10 Real Causes Of Small Business Failure in Africa

10 Real Causes Of Small Business Failure in Africa

 

Businesses are started and others fail. That is the way life it is. Big businesses fail and small businesses fail. It is alarming though that small business failure in Africa is increasingly becoming the norm.

A lot of businesses that were started this year have already failed and the year is not even over. People have to do better than they are doing.

If you fail, well, shit happens, get up and continue. According to Henry Ford, “failure is an opportunity to start again more intelligently”. Be smart about the business you are into or about starting.

The signs of business failure sometimes present themselves to us but we don’t see them. We are too blind to see them. When you go through these causes of small business failure in Africa, you will be able to identify these signs and act on them before they become something beyond you. That is what we hope to achieve.

Related: 8 IT security lessons for small businesses in Africa

10 Cause of Small Business Failure in Africa.

  1. High Debt Ratio

How entrepreneurs manage their debt ratio is a major cause of business failure in Africa. You must be able to persuade your debtors to pay up on time. It is very important. When you are heavily owed probably by giving too much credit to customers, you run the risk of failing in your business.

An entrepreneur has to be tactical. The words of Tony Martins sum it all. He said that, “there is one paradoxical characteristic every entrepreneur must possess to succeed. An entrepreneur must be able to persuade his debtors to pay their debts promptly and at the same, must tactically delay payments to his creditors.”

  1. High level of mismanagement

If you want to understand a thing or two on management, read mafia manager. This excerpt from the book is of particular interest. “There will be times when you will have to be abrasive, even brutal to members of your staff. Don’t worry that your people will say bad things about you because of this. They already have. But in general, try to be pleasant and accommodating. Try to please the greatest number who work for you that you can; antagonize the fewest. Blow smoke.”

Small business failure in Africa is also down to mismanagement. You must manage your human resources as well as other resources well to be able stay top of your game.

Related: 10 common challenges faced by african entrepreneurs

  1. Unexpected resignation of key staff

For small business failure in Africa to be minimized, people are expected to avoid resignation of key employees especially when they are unexpected. It is a very big problem for the small businesses that cannot compete with the big boys.

This statement by Bill Gates only further magnifies the importance of holding onto your employees. “The competition to hire the best will increase in the years ahead. Companies that give extra flexibility to their employees will have the edge in this area.”

  1. Inadequate Inventory or stock taking

Another factor that leads to small business failures is none other than inadequate stock or inventory. There is no need dwelling so much on this because the point is clear. When you have inadequate stock for any reason, be it for production or for your customers, your business is headed for failure.

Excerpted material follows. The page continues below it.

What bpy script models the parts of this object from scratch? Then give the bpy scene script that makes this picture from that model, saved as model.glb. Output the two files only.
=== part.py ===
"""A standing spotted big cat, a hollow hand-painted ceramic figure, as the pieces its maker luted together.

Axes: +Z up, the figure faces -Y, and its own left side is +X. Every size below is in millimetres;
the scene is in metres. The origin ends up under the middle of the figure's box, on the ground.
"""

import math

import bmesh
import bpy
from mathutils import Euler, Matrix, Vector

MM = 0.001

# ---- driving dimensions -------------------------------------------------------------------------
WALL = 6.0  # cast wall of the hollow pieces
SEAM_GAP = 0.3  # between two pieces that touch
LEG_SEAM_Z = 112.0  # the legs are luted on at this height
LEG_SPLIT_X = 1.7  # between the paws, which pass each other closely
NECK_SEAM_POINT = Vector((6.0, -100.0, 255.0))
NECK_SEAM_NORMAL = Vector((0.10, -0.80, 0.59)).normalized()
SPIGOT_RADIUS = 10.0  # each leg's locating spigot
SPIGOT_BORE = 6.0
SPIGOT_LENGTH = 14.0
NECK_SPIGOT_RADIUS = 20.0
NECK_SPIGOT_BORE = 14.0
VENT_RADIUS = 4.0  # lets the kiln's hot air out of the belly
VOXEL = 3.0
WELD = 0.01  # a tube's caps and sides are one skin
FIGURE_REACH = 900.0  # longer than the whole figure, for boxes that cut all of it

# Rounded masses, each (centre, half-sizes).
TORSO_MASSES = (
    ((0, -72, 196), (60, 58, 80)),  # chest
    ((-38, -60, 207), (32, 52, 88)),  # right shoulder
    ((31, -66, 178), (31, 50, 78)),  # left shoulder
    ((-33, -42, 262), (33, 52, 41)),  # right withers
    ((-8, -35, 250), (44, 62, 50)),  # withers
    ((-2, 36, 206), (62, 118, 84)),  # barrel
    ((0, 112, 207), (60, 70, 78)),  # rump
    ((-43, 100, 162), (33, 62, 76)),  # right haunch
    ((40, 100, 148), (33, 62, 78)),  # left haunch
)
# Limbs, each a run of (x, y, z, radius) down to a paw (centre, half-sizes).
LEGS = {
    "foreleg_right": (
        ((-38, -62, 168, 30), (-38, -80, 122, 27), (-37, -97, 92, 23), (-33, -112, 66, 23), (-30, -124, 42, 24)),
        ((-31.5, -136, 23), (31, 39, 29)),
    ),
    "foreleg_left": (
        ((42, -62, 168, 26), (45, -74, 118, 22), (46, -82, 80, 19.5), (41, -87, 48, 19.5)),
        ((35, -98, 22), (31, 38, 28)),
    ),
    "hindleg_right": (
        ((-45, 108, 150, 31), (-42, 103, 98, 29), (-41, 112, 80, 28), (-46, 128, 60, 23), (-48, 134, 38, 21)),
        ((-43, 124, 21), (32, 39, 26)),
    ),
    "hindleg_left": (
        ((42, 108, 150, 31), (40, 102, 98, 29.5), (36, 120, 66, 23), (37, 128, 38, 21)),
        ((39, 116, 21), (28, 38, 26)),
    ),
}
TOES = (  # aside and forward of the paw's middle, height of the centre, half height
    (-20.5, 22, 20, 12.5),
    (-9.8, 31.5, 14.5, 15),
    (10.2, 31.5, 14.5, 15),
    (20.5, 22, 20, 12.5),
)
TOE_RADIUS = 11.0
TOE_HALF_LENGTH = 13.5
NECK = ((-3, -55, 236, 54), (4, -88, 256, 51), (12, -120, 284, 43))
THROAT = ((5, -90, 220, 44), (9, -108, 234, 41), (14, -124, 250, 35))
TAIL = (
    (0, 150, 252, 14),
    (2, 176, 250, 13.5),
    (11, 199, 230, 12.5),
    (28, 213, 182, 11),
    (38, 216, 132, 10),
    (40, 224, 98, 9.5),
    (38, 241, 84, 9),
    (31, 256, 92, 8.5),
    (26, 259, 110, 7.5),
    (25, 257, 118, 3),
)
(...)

You should also bear in mind that if you stock too much inventory, you are still bound to fail because you are tying down working capital.

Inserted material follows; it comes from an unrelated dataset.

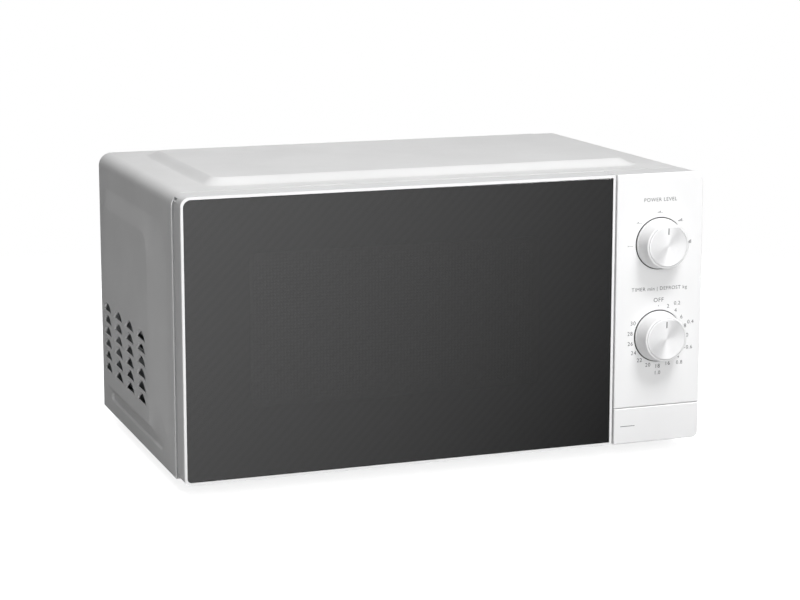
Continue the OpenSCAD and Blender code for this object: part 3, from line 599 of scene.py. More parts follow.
def rect_distance(a, b, box, radii):
    """Signed distance from a rounded rectangle, below nothing inside it. radii: two lower, two upper."""
    x0, y0, x1, y1 = box
    cx, cy = (x0 + x1) / 2, (y0 + y1) / 2
    low_left, low_right, up_right, up_left = radii
    lower = np.where(a < cx, low_left, low_right)
    upper = np.where(a < cx, up_left, up_right)
    r = np.where(b < cy, lower, upper)
    dx = np.abs(a - cx) - (x1 - x0) / 2 + r
    dy = np.abs(b - cy) - (y1 - y0) / 2 + r
    outside = np.hypot(np.maximum(dx, 0), np.maximum(dy, 0))
    return outside + np.minimum(np.maximum(dx, dy), 0) - r


def pressed(a, b, foot, foot_radii, crown, crown_radii):
    """How far a pressed panel has risen, from 0 at its foot to 1 on its crown."""
    from_foot = np.maximum(-rect_distance(a, b, foot, foot_radii), 0)
    to_crown = np.maximum(rect_distance(a, b, crown, crown_radii), 0)
    return ease(from_foot / (from_foot + to_crown + 1e-9), 0.3)


def side_relief(y, z):
    """How far the casing's side stands out of its plane."""
    rear = CASING[4]
    panel = pressed(
        y, z, (46, 20, rear - 12, FRONT_H - 27), (8, 8, 24, 34),
        (100, 25, rear - 26, FRONT_H - 43), (4, 4, 12, 16))
    bead = ease(-rect_distance(y, z, (70, 10.5, rear - 33, 19), (4, 4, 4, 4)) / 1.5, 0.4)
    return SIDE_LIFT * panel - 1.7 * bead


def top_relief(x, y):
    """How far the casing's top stands out of its plane."""
    return TOP_LIFT * pressed(
        x, y, (34, 47, FRONT_W - 32, CASING[4] - 21), (16, 16, 16, 16),
        (44, 63, FRONT_W - 43, CASING[4] - 37), (8, 8, 8, 8))


def arch_height(y):
    """Height of the louvres' arch at a depth y, close to nothing between the louvres."""
    height = np.full_like(y, 0.0)
    for column in range(VENT_COLUMNS):
        off = y - (VENT_Y0 + VENT_W / 2 + column * VENT_PITCH_Y)
        arch = VENT_H - VENT_R + np.sqrt(np.maximum(VENT_R ** 2 - off ** 2, 0))
        height = np.maximum(height, np.where(np.abs(off) < VENT_W / 2, arch, 0))
    return height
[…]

  1. Marketing your products below cost price

You established your business so as to succeed in it. To succeed you have to make profits. Profit refers to the difference between cost price and selling price. For you to make profit, your selling price must be higher than the cost price.

Small business failure occurs sometimes as a result of small businesses selling their products below cost price. This has a negative influence on cash flow. There are lots of reasons they do this but the truth is that there is no justification for doing this. You will ultimately fold up.

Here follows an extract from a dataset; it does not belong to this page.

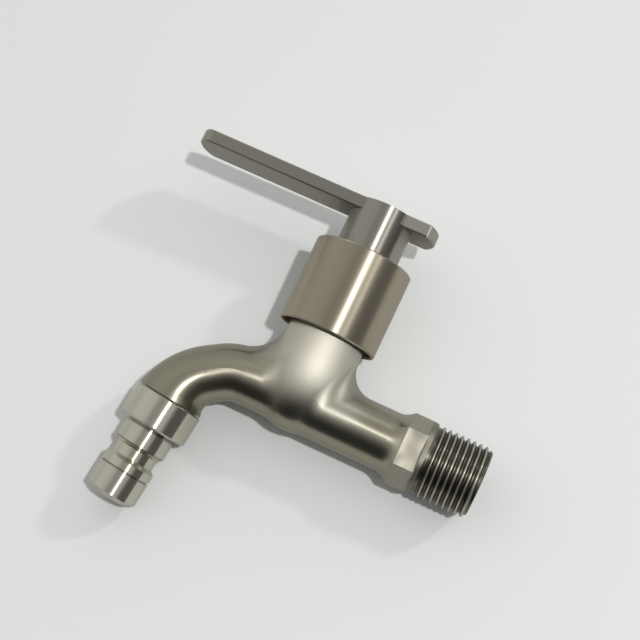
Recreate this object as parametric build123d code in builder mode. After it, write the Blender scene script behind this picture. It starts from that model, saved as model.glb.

  1. Dwindling working capital

Unnecessary expenditure, too much inventory and weak cash flow management on the part of the entrepreneur can also necessitate dwindling working capital. As you should know, this factor contributes immensely to small business failure.

  1. Consistent negative cash flow

Negative cash flow on a consistent basis is a factor that could lead small business failure. Cash flow is as important business the way blood is important to humans. You can’t survive without strong cash flow management. Handle it well yourself or get a professional to do it for you.

  1. Declining Profit

Profit can be on the downward spin but never let it be the norm. You see, declining profit can lead to small business failure. This could be brought about by competition or deflation. You can remedy it by increasing sales volume or by diversifying.

  1. Loss of market share

According to Tony Martins, “Your greatest and most powerful business survival strategy is going to be the speed at which you handle the speed of change. That speed of change is trend.” If you don’t keep up with the trend, you will lose your market share as a result of the competition, new technology, innovation or market.

The only prevention to loss of market share is to keep your ears to the ground for any new industrial trend, technology or innovation. You must also keep an eye on your competitor and be quick to act and adapt to any positive or negative industrial change or once again; you can diversify.

 

  1. Inability to secure operational capital

Getting capital can be a great problem. Lack of operational capital is regarded as source of small business failure. You have to see that you source fund from all the means available to you so as to be able to keep up.

 

You are not expected to fail. The small business failure in Africa is already too much. Try and internalize these ways to avoid losing your small business to failure.